If we are in agreement on that point, let me suggest that we should be wary of overdoing it when it comes to early use of specifically BDD and continuous integration for certain types of projects.

Specifically, I am thinking of projects where:

  1. Getting a fast start is important (e.g., for instilling confidence in the customer or building up a strong user base early), and
  2. Requirements are volatile (e.g., because the project is experimental and based on hypotheses that need to be challenged)

Here is how I believe we can fall into a trap with CI. Even if we acknowledge the volatility of the requirements and the importance of moving quickly, it can be tempting to cling to BDD and CI as a safety net. These tools have served us well in the past on enterprise projects where regression failures and unstable builds are our mortal enemy. But we need to think about our priorities here, and consider whether we are getting the greatest return on investment for our time.

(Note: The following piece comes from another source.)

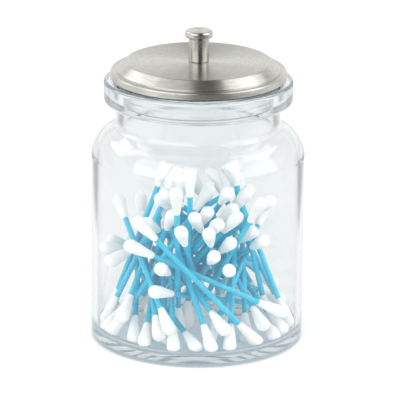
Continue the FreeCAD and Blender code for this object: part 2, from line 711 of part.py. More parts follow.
def sink(pile, step=0.1):
    """Lower each swab, lowest first, until it touches the floor or the pile."""
    for swab in sorted(pile, key=lambda item: item.middle):
        index = pile.index(swab)
        others = pile[:index] + pile[index + 1:]
        while fits(pile[index].lifted(-step), others):
            pile[index] = pile[index].lifted(-step)


def fill_jar(count, seed=13, stages=30):
    """Places of all swabs, the same each time."""
    luck = random.Random(seed)
    pile = []
    for foot_angle, foot_reach, head_angle, head_reach, lift in FRONT:
        set_down(luck, pile, Swab(plan(foot_angle, foot_reach), plan(head_angle, head_reach), lift))
    fixed = len(pile)
    for stage in range(stages):
        drop_in(luck, pile, min(stage, HIGHEST_STAGE), count)
        shake(luck, pile, fixed)
    for turn in range(2):
        sink(pile)
    return pile


# ---------------------------------------------------------------- swabs as pieces
BUNDLES = 8


def placed(shape, swab, flip):
    """A copy of a swab form laid along a swab, from its lower tip or, flipped, its upper one."""
    way = swab.way * (-1 if flip else 1)
    start = swab.tip + swab.way * (LENGTH if flip else 0)
    turn = FreeCAD.Rotation(FreeCAD.Vector(0, 0, 1), way)
    copy = shape.copy()
    copy.Placement = FreeCAD.Placement(start, turn)
    return copy


def add_group(label, shapes):
    feature = doc.addObject("Part::Feature", label)
    feature.Label = label
    feature.Shape = Part.makeCompound(shapes)
    feature.Placement = FreeCAD.Placement()
    return feature


def build_swabs(pile):
    """Sticks and cotton buds in bundles, lowest swabs first."""
    stick = build_stick_form().Shape
    bud = build_bud_form().Shape
    ordered = sorted(pile, key=lambda swab: swab.middle)
    groups = []
    for number in range(BUNDLES):
        bundle = ordered[number * len(ordered) // BUNDLES:(number + 1) * len(ordered) // BUNDLES]
        sticks = [placed(stick, swab, False) for swab in bundle]
        buds = [placed(bud, swab, flip) for swab in bundle for flip in (False, True)]
        groups.append(add_group("swab_sticks_%d" % (number + 1), sticks))
        groups.append(add_group("swab_buds_%d" % (number + 1), buds))
    return groups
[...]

Think about what happens when the build goes from green to red. This is a stop-the-line event, requiring an expensive context switch for potentially every developer on the team. (Even if we adopt "he who broke it must fix it" as a rule, the rest of the team may still be blocked from checking in.) And of course, it should be disruptive to a team, in plenty of cases, on plenty of projects. But early on a project where requirements are in flux, what does it actually mean for the build to be red?

Literally speaking, of course, it means one or more tests have failed. Are these tests critical? Are they testing functionality that we know we want, and which is well defined? Or is the customer or product team still debating exactly how this feature should work? How much time have we invested in writing the tests? If we've used BDD to capture the requirement as it stands now and have wired up our tests (e.g., Cucumber feature files) to UI automation code, how much of that work will just be thrown away in a week or a month's time?

Perhaps more importantly, even if the test is correct, how much value is it delivering right now? This question is especially relevant to teams with a dedicated QA or QAs. A QA has a nuanced understanding of what is being tested and how final a requirement is. He or she is informed about how important a given feature is and whether it is actually broken at any given point (as opposed to the bane of all teams that use CI, flaky or intermittent failures). And early on a project, it is relatively inexpensive for this QA to test all the functionality he or she knows to be important with nearly every revision.

Just as we try to avoid over-specifying requirements upfront in any agile software project, shouldn't we also avoid over-BDDing our features too early?

I'm not articulating myself very well, but hopefully my concern is clear enough. It isn't that I question the value of testing with BDD or of CI in general. I think any project benefits from BDD and CI, from some starting point to the end of the project. I suppose my uncertainty is primarily about identifying that starting point. Perhaps it isn't always Day 1 on every project. Maybe on some projects it makes sense to write code vigorously for the first several weeks, with only unit tests and very few functional tests, and to only start introducing BDD with Cucumber et al once features become more well defined through team conversations and feedback from users.

Another possibility I've been considering is a slightly different CI paradigm. What if, for the early stages of a project, we didn't use CI as a binary green/red indicator, potentially stopping the line and forcing a context switch on everyone, but as more of a "heat map" highlighting areas that may require our attention? In other words, instead of loudly alerting the team that "the build is broken [red]", this different kind of CI could point out that "tests have been failing in this functional area for several commits in a row now," shifting us along a spectrum from green to yellow.

The team would discuss this area, and evaluate the appropriate course of action. Maybe the requirements being tested are actually still uncertain, in which case we don't sacrifice valuable time wrestling with the build instead of continuing work on preliminary features. Maybe the requirements have taken a clear shape by this point, in which case we revisit the tests and fix them where it makes sense, and rewrite them where they have become outdated. It may be possible, however, that requirements have changed and the tests have become obsolete, in which case we can discard them altogether.

I understand that there are very logical objections to some of what I'm saying here. One such objection is that by focusing less on proper testing and CI at the start of a project, we risk laying an unstable foundation upon which to expand the code base, which may jeopardize the quality of the product. We also incur greater infrastructural costs later on, when we do choose to focus on these aspects of the project, which may result in a slowdown at an unexpected or inopportune point (which is basically any point, since slowdowns are always undesirable). So this is far from a passionate viewpoint I am espousing. It is merely a thought, one which I intend to consider much more carefully in the days ahead and for which I'd love to hear any and all feedback.